Head teachers demand clearer guidance on LGBT relationships education

Parents and protestors demonstrate against 'No Outsiders,' an LGBT relationships education.

Members of the National Association of Head Teachers (NAHT) called on the Department for Education (DfE) to offer clearer guidance on LGBT+ relationships education.

NAHT members for their three-day annual conference in Telford, unanimously passing a motion titled “Equality and British values” on Saturday (May 4).

The motion calls for “a more robust and legally enforceable policy and support for schools as they carry out their public sector equality duty,” as well as teaching “British values in order to identify and combat discrimination for the protection of children and adults.”

The motion passed after Birmingham’s Anderton Park Primary School head teacher Sarah Hewitt-Clarkson made an impassioned speech about protesters opposed to LGBT+ relationships education, which she says they’ve been outside her school for the past five weeks.

The motion the NAHT passed in support of clearer guidance on LGBT+ relationships education.

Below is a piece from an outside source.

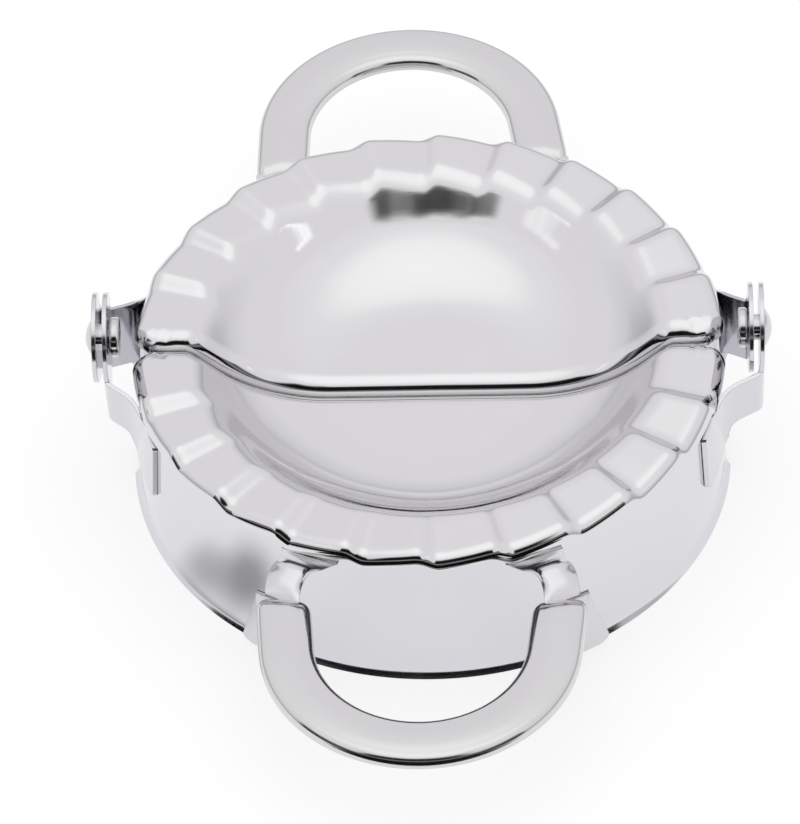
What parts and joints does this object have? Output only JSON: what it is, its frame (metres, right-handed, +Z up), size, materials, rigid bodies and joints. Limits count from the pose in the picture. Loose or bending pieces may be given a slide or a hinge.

The motion the NAHT passed in support of clearer guidance on LGBT+ relationships education. (NAHTNews/Twitter)

Hewitt-Clarkson called out a discrepancy between the DfE draft statutory guidance, which indicates that children at primary school levels should learn about different kinds of families—including same-sex families—and a “Frequently Asked Questions” document about the guidance, which states schools are “enabled and encouraged to cover LGBT content if they consider it age appropriate to do so,” without requiring it to teach it.

“How is LGBT allowed by the DfE to be singled out for special consideration for whether it’s appropriate enough? Frequently asked questions are not policy, but this is why I have these protests,” the head teacher said, quoted in SchoolsWeek.

Hewitt-Clarkson called on Education Secretary Damian Hinds, who offered solidarity with the teachers facing protests in his address to the NAHT on Friday (May 3), to work together with the organisation to improve the policy.

She said: “Damian, you said you are never too young to learn kindness and compassion. But these parents think you are, and your frequently asked questions say that they are. You said no children should walk past protests. Well they do. You said ‘you should be free from intimidation to do your jobs’. We are not.

“So Damian and the DfE. Work with us…and work fast to sort out this unequal mess.”

The NAHT vote follows one held in April among members of the National Education Union, the UK’s largest teaching union, who agreed the union must lobby to make Relationship and Sex Education (RSE) compulsory in all schools.


“It’s just a simple understanding that, just as families worship differently, they also love and marry differently.”

— Amanda Spielman

A spokesperson for the DfE quoted in BBC News maintained the guidance was “clear” in what was expected from LGBT+ relationships education.

“There is a clear expectation in the RSE guidance that LGBT+ content will be taught during a child’s school years – this will be expected at secondary and encouraged and enabled at primary,” the spokesperson said, adding: “Ultimately it is for the school to decide what is taught in the curriculum and we trust them to make reasonable decisions based on the feedback they receive from parents.”

Ofsted chief defends LGBT+ relationships education

Also addressing the NAHT on Saturday, Ofsted chief Amanda Spielman also spoke against the protests. She said, quoted in ITV News: ““The Equality Act is designed to enforce a number of different rights. And of course, there are places where these different rights can bump into each other.

“One clear tension exists in places where equality between the sexes comes second to religious belief and cultural preferences.

“Another tension arises between religious belief and relationships education in the context of LGBT issues. And what we’re talking about here is not sex education.

“It’s just a simple understanding that, just as families worship differently, they also love and marry differently.”